Every line of the material below must be repeated exactly.

Data shown:
## START

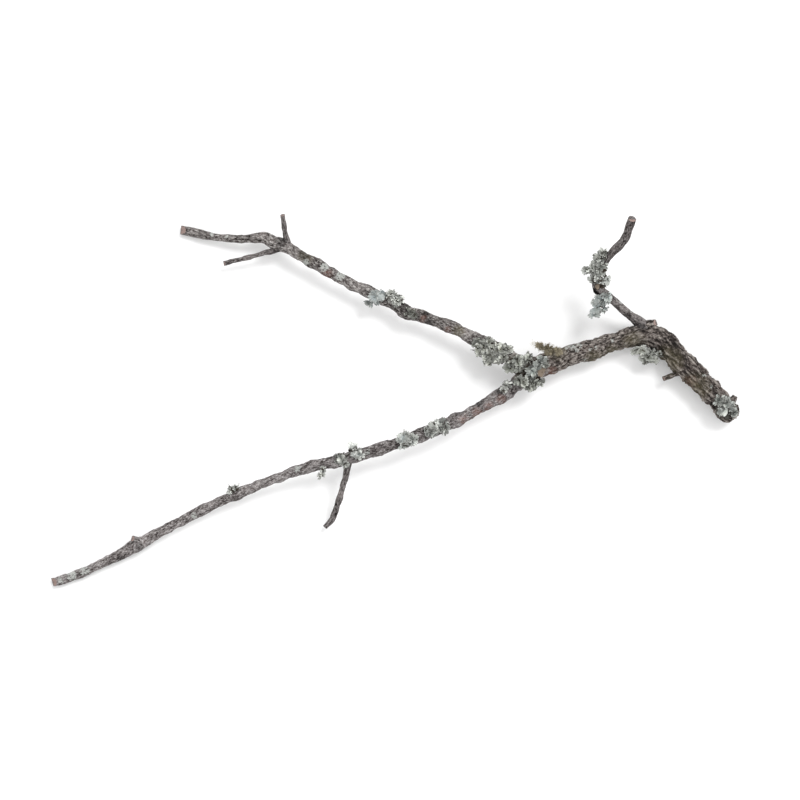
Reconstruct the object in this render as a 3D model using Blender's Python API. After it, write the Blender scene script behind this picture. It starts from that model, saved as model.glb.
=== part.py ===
"""Lichen on a twig: a fallen hardwood branch, forked in two, grown over with leafy lichens.

The branch lies on a flat surface and is seen from straight above. The origin is under the middle
of its outline, on the surface. X runs along its greatest length, towards the thick butt end, and
Z points up.

The wood is built as straight logs that are roughened, bent along their routes and joined at the
crotches. It is parted into pieces just beyond each crotch. Each lichen is made of leafy thalli
that have grown together, drapes over the bark and is cut to fit it.
"""
import math
import random

import bmesh
import bpy
from mathutils import Matrix, Vector

MM = 0.001

# Clear space left between two pieces that touch, and distances at which two points are one, of
# which the first that leaves a piece closed is used
GAP = 0.3
HAIRS = (0.02, 0.005, 0.001, 0.0)

# Share of the faces kept where the leafy lobes of a lichen have grown together, and how many
# throws of the dice a lichen has to come out as one sound solid
FACES_KEPT = 0.6
THROWS = 12

# Distance between the rings of a limb's skin, and the number of sides of each ring
STEM_RING, STEM_SIDES = 5.5, 14
ARM_RING, ARM_SIDES = 6.6, 8
TWIG_RING, TWIG_SIDES = 5.5, 7
STUB_RING, STUB_SIDES = 4.5, 6

# Bark relief: plate length along the limb, plate width round it, height of the plates, height
# of the slow swellings
STEM_BARK = (12.0, 7.0, 3.0, 5.0)
ARM_BARK = (15.0, 7.0, 1.7, 3.6)
TWIG_BARK = (12.0, 6.0, 0.9, 1.8)
STUB_BARK = (9.0, 4.0, 0.5, 0.8)
SWELLING_LENGTH = 20.0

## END

Written reply:
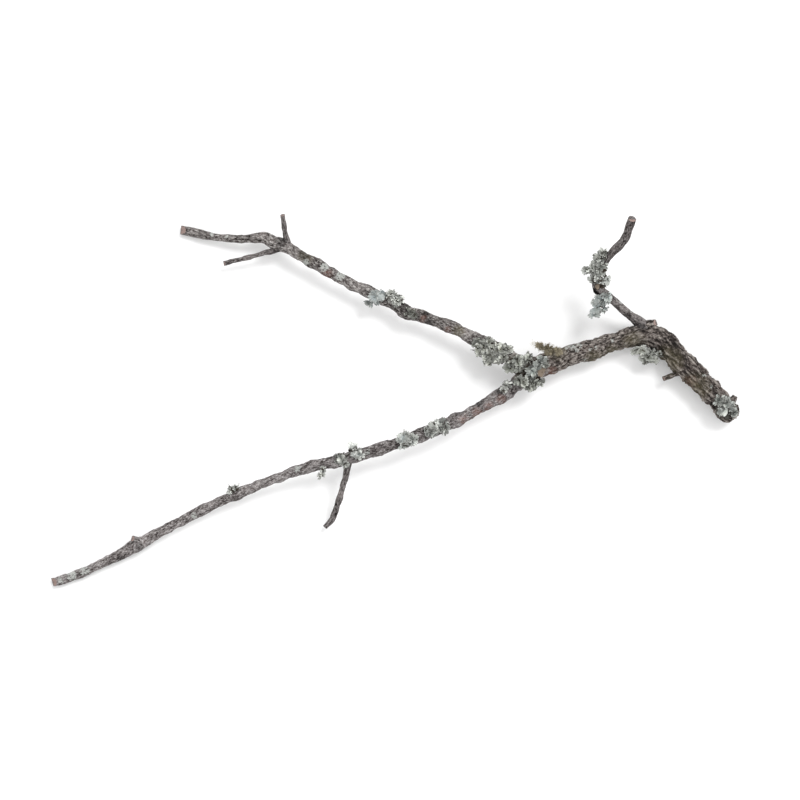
Reconstruct the object in this render as a 3D model using Blender's Python API. After it, write the Blender scene script behind this picture. It starts from that model, saved as model.glb.
=== part.py ===
"""Lichen on a twig: a fallen hardwood branch, forked in two, grown over with leafy lichens.

The branch lies on a flat surface and is seen from straight above. The origin is under the middle
of its outline, on the surface. X runs along its greatest length, towards the thick butt end, and
Z points up.

The wood is built as straight logs that are roughened, bent along their routes and joined at the
crotches. It is parted into pieces just beyond each crotch. Each lichen is made of leafy thalli
that have grown together, drapes over the bark and is cut to fit it.
"""
import math
import random

import bmesh
import bpy
from mathutils import Matrix, Vector

MM = 0.001

# Clear space left between two pieces that touch, and distances at which two points are one, of
# which the first that leaves a piece closed is used
GAP = 0.3
HAIRS = (0.02, 0.005, 0.001, 0.0)

# Share of the faces kept where the leafy lobes of a lichen have grown together, and how many
# throws of the dice a lichen has to come out as one sound solid
FACES_KEPT = 0.6
THROWS = 12

# Distance between the rings of a limb's skin, and the number of sides of each ring
STEM_RING, STEM_SIDES = 5.5, 14
ARM_RING, ARM_SIDES = 6.6, 8
TWIG_RING, TWIG_SIDES = 5.5, 7
STUB_RING, STUB_SIDES = 4.5, 6

# Bark relief: plate length along the limb, plate width round it, height of the plates, height
# of the slow swellings
STEM_BARK = (12.0, 7.0, 3.0, 5.0)
ARM_BARK = (15.0, 7.0, 1.7, 3.6)
TWIG_BARK = (12.0, 6.0, 0.9, 1.8)
STUB_BARK = (9.0, 4.0, 0.5, 0.8)
SWELLING_LENGTH = 20.0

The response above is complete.